Wednesday 5 February 2014

Own Unique Essence

In the holidays I finished reading the book, 'Dying To Be Me' by Anita Moorjani.  It is a beautiful book with such a powerful message and I would recommend it to everyone.  In fact if I had it my way, it would be a compulsory school read for Life Skills.  Oh wow - that would be magical.  Anita had a Near Death Experience (NDE) after going into a coma and experiencing organ failure from advanced stages of cancer.
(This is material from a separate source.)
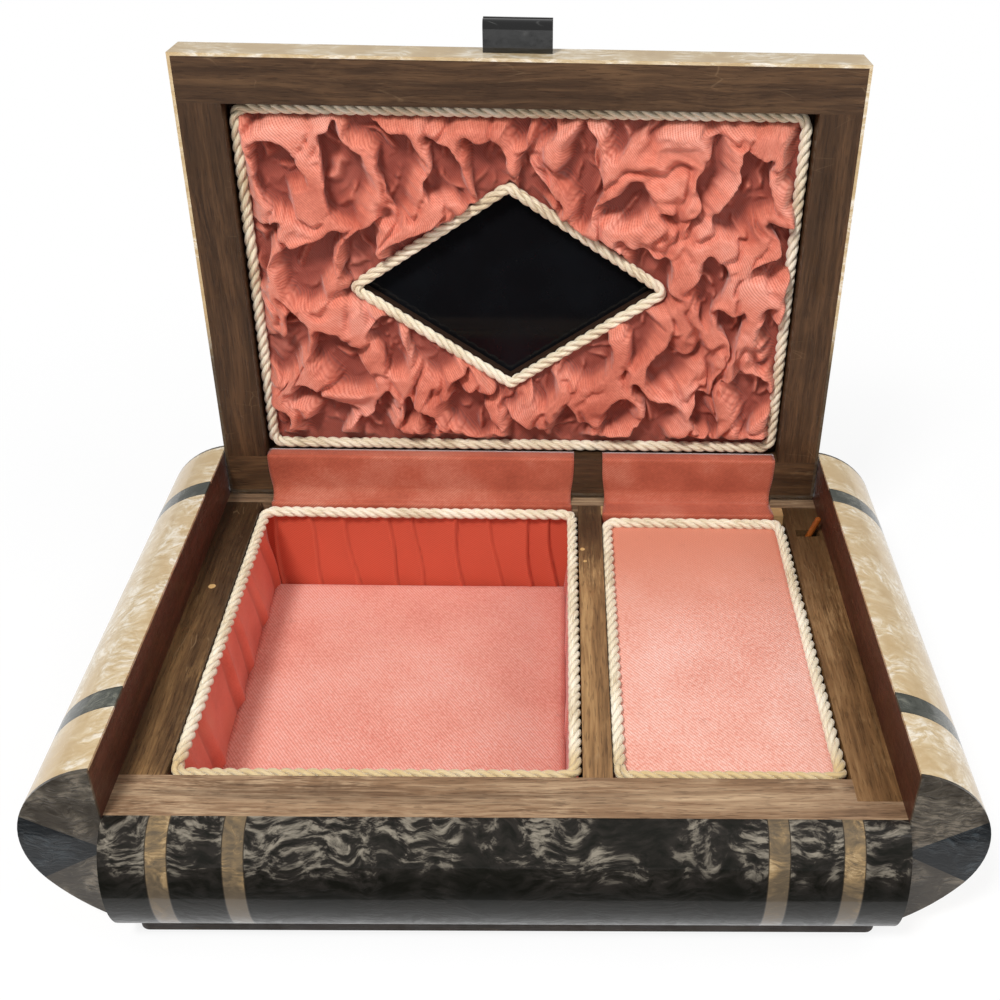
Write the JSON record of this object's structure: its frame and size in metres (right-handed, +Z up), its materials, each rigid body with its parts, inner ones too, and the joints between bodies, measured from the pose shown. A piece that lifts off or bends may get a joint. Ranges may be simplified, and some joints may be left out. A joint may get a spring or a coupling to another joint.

When she came out of her coma she experienced a complete miraculous healing that baffled doctors and oncologists all over.
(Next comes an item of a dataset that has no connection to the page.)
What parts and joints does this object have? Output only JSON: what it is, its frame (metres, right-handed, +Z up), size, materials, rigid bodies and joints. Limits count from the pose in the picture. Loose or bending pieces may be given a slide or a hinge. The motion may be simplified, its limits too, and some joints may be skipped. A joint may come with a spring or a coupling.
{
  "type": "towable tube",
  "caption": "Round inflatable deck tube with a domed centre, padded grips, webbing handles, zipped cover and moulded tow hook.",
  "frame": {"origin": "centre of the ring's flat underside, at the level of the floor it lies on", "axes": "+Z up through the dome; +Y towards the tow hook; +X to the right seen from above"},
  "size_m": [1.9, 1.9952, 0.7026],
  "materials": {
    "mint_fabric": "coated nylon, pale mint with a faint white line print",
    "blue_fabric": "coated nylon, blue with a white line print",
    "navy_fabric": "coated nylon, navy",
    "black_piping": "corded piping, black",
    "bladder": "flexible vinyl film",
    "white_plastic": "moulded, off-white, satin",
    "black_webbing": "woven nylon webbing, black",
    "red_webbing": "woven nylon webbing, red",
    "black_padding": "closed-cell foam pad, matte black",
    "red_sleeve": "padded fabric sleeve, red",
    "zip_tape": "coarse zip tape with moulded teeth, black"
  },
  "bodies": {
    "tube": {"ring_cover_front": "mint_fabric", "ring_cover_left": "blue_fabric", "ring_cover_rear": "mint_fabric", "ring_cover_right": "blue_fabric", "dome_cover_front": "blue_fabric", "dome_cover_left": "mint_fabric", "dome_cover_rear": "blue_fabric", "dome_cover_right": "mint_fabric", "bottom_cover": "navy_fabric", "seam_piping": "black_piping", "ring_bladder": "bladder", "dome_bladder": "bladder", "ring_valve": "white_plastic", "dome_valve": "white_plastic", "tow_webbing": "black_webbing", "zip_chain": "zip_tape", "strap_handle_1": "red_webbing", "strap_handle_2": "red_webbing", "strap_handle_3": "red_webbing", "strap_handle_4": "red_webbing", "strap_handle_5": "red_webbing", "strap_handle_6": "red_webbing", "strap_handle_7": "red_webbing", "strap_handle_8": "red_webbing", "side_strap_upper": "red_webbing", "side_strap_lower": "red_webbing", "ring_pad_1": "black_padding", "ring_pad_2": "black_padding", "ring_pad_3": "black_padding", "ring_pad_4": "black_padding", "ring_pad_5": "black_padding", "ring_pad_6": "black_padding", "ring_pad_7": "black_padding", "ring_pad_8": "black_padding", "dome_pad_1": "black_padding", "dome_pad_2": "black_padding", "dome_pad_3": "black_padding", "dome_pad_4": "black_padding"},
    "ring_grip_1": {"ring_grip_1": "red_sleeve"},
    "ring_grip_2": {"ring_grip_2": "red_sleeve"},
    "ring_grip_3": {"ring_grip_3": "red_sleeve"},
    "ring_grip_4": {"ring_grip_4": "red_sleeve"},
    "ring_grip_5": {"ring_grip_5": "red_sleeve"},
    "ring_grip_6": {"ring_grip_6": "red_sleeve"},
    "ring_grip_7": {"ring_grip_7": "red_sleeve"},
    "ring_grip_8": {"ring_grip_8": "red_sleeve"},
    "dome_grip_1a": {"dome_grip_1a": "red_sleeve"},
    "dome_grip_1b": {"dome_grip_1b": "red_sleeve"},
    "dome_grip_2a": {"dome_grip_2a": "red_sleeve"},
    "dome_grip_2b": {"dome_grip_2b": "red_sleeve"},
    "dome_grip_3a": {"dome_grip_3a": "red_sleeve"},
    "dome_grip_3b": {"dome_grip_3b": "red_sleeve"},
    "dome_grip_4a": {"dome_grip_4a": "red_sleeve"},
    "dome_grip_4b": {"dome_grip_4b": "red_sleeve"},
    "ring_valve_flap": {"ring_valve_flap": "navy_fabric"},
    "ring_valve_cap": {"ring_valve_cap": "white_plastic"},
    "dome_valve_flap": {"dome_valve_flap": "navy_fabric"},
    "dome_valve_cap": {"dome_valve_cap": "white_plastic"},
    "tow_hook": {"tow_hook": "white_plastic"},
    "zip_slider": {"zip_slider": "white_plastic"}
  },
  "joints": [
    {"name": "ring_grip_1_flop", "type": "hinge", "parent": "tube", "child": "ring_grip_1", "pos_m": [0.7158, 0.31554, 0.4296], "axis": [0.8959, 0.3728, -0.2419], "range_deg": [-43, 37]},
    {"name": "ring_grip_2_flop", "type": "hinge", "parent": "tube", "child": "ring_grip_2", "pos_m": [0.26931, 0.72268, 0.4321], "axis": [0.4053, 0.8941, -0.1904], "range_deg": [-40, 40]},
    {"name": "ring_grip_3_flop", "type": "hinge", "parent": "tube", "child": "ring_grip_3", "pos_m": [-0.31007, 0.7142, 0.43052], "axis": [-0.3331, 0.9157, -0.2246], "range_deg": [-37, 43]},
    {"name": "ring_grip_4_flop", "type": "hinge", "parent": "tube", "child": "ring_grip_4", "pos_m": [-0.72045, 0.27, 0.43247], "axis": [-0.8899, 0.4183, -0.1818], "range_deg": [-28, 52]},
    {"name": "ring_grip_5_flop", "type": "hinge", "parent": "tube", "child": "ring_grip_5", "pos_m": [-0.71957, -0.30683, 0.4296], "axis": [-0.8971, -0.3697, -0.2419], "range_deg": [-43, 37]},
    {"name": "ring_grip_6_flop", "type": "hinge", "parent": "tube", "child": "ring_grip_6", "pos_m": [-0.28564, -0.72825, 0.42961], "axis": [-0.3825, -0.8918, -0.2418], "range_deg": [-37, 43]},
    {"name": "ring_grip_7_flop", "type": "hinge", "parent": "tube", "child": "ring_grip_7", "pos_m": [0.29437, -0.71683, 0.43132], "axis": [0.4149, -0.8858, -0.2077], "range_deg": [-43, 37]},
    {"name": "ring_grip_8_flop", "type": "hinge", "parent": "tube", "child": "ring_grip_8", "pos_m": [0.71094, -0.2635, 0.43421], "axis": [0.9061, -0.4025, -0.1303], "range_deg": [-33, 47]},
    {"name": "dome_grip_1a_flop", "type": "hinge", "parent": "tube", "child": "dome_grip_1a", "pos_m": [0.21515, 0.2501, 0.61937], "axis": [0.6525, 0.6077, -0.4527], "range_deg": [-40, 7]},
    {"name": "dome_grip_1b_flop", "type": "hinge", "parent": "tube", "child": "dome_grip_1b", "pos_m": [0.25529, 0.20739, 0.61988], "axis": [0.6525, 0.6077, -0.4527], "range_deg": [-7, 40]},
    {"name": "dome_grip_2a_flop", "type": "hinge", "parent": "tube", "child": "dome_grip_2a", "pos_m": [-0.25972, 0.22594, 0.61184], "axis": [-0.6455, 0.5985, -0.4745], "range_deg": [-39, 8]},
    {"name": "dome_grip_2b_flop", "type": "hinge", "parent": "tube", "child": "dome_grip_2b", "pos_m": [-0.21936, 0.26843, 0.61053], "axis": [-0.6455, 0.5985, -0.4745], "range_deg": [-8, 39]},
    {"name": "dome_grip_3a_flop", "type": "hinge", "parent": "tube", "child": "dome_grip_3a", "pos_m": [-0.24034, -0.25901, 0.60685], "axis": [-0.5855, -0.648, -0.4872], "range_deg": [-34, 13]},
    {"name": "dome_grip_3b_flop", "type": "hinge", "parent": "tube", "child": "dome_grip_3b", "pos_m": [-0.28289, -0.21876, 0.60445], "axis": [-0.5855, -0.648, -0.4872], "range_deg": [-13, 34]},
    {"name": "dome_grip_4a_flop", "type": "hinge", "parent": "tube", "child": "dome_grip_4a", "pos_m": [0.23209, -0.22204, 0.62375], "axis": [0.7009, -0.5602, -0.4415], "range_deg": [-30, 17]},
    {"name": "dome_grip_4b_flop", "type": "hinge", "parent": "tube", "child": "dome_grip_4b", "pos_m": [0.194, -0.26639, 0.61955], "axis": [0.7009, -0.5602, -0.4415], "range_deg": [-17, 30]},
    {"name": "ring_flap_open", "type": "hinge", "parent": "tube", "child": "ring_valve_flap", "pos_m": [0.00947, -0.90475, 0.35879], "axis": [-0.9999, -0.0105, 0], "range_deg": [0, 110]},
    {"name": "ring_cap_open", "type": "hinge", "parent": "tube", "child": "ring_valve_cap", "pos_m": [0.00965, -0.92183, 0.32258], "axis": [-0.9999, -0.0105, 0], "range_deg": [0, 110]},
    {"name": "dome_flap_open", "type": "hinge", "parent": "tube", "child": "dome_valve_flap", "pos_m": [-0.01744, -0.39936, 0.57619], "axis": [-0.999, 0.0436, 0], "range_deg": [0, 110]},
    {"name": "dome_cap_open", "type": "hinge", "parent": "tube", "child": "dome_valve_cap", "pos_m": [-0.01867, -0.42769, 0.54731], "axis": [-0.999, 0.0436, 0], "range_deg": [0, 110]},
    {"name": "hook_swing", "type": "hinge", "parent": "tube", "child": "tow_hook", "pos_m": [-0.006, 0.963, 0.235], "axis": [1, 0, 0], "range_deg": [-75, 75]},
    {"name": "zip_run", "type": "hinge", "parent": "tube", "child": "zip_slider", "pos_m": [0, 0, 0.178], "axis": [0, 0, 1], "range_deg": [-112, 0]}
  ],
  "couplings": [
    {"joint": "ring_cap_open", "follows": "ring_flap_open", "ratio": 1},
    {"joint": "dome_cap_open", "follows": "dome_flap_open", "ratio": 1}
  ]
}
I want to share some of the paragraphs in the book that really spoke to me ...

"I saw my life intricately woven into everything I had known so far.  My experience was like a single thread woven through the huge and complexly colorful images of an infinite tapestry.  All the other threads and colors represented my relationships, including every life I had touched ... whether they had related to me in a positive or negative way.  Every single encounter was woven together to create the fabric that was the sum of my life up to this point.  I may have been only one thread, yet I was integral to the overall finished picture.
Seeing this I understood that I owed it to myself, to everyone I met, and to life itself to always be an expression of my own unique essence.  Trying to be anything or anyone else didn't make me better - it just deprived me of my true self!  It kept others experiencing me for who I am and it deprived me of interacting authentically with them.  Being inauthentic also deprives the universe of who I came here to be and what I came to express."

I really sat with that for a while because we hear so much about living authentically, but her last sentence really stood out for me as I had never thought of it that way; by not being true to ourselves, we deprive the universe, not just ourselves.  That held a big weight for me.  "Each one of us is a gift to those around us, helping each other be who we are, weaving a perfect picture together."
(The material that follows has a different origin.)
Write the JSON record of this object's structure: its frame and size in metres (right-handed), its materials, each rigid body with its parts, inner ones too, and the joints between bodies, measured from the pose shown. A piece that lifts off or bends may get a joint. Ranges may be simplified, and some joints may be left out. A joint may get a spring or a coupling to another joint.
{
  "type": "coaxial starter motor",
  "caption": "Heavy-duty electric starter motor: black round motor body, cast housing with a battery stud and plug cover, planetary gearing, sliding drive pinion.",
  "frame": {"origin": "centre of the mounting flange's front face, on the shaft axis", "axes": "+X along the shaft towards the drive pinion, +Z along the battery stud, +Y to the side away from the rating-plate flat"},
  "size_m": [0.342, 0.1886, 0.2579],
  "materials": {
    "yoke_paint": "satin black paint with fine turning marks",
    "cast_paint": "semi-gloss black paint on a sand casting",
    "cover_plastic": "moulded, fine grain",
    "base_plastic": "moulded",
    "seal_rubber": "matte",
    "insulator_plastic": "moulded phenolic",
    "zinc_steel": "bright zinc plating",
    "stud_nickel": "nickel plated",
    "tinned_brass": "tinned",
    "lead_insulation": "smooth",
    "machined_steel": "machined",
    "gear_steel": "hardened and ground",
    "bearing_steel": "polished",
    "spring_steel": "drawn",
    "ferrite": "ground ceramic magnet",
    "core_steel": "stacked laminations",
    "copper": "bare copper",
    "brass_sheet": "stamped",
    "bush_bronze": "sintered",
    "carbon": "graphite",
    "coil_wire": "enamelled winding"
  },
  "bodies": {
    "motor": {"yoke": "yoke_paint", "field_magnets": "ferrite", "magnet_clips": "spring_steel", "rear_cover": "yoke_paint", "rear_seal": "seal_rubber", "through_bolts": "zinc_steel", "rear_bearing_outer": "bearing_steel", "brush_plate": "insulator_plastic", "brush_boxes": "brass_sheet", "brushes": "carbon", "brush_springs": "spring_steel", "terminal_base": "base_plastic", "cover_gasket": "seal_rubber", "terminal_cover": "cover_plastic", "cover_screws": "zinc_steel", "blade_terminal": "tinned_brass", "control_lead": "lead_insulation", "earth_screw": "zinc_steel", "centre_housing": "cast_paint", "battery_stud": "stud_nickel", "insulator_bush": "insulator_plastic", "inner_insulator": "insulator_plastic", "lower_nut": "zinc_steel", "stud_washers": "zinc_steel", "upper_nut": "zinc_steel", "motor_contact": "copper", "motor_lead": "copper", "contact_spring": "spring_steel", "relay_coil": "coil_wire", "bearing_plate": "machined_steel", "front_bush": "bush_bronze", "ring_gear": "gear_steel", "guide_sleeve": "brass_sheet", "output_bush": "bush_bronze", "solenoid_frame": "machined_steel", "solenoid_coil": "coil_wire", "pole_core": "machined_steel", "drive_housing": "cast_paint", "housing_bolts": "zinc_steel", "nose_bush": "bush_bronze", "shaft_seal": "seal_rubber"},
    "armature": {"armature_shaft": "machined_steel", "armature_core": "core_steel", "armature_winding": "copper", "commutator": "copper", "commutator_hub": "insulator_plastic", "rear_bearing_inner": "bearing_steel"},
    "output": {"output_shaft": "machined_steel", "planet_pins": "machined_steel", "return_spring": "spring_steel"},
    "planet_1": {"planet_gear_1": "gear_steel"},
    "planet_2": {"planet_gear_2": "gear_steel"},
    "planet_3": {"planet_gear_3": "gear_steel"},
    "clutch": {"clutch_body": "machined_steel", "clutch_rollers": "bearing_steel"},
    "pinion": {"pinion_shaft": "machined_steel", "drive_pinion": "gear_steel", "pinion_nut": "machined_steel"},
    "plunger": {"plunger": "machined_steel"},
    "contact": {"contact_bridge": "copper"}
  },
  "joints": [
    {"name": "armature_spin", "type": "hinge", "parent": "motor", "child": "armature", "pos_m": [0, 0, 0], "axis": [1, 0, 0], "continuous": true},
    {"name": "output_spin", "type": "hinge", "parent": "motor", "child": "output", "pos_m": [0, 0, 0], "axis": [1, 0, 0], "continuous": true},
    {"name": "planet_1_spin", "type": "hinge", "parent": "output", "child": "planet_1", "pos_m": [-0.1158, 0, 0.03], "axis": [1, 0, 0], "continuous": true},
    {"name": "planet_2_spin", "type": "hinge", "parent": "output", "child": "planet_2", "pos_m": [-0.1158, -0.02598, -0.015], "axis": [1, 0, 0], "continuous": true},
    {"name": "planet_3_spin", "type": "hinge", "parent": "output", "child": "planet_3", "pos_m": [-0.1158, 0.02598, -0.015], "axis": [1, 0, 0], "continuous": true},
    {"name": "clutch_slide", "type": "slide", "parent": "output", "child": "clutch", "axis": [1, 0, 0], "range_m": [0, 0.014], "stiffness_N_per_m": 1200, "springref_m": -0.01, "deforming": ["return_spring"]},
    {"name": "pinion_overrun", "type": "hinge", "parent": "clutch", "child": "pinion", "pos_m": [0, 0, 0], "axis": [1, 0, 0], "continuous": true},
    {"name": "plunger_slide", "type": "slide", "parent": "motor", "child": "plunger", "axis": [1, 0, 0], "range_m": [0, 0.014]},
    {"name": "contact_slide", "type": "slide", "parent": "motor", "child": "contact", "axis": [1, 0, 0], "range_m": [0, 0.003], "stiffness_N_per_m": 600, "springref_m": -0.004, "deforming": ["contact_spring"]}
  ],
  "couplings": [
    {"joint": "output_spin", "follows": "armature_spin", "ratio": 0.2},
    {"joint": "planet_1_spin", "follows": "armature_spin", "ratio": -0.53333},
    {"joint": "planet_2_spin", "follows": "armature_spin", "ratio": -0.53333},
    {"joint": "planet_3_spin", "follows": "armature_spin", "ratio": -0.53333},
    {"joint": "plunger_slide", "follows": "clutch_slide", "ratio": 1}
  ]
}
She also goes on to say, "You may frown or cringe at the thought, but I can't stress how important it is to cultivate a deep love affair with yourself.  I don't recall ever being encouraged to cherish myself - in fact, it would never even have occurred to me to do so.  It's commonly thought of as being selfish.  But my NDE allowed me to realise that this was the key to my healing ... I understood that to be me is to be love.  This is the lesson that saved my life"  

How powerful is that?  As a parent, I think that that is the most important lesson you can show your children. By just being yourself, giving yourself permission to be who you truly are, you are loving yourself and automatically loving those around you.

"I knew that was really the only purpose of life: to be our self, live our truth, and be the love that we are."

Okay, no need to say any more!  I strongly recommend you get yourself a copy of this amazing book and share it with as many people as possible.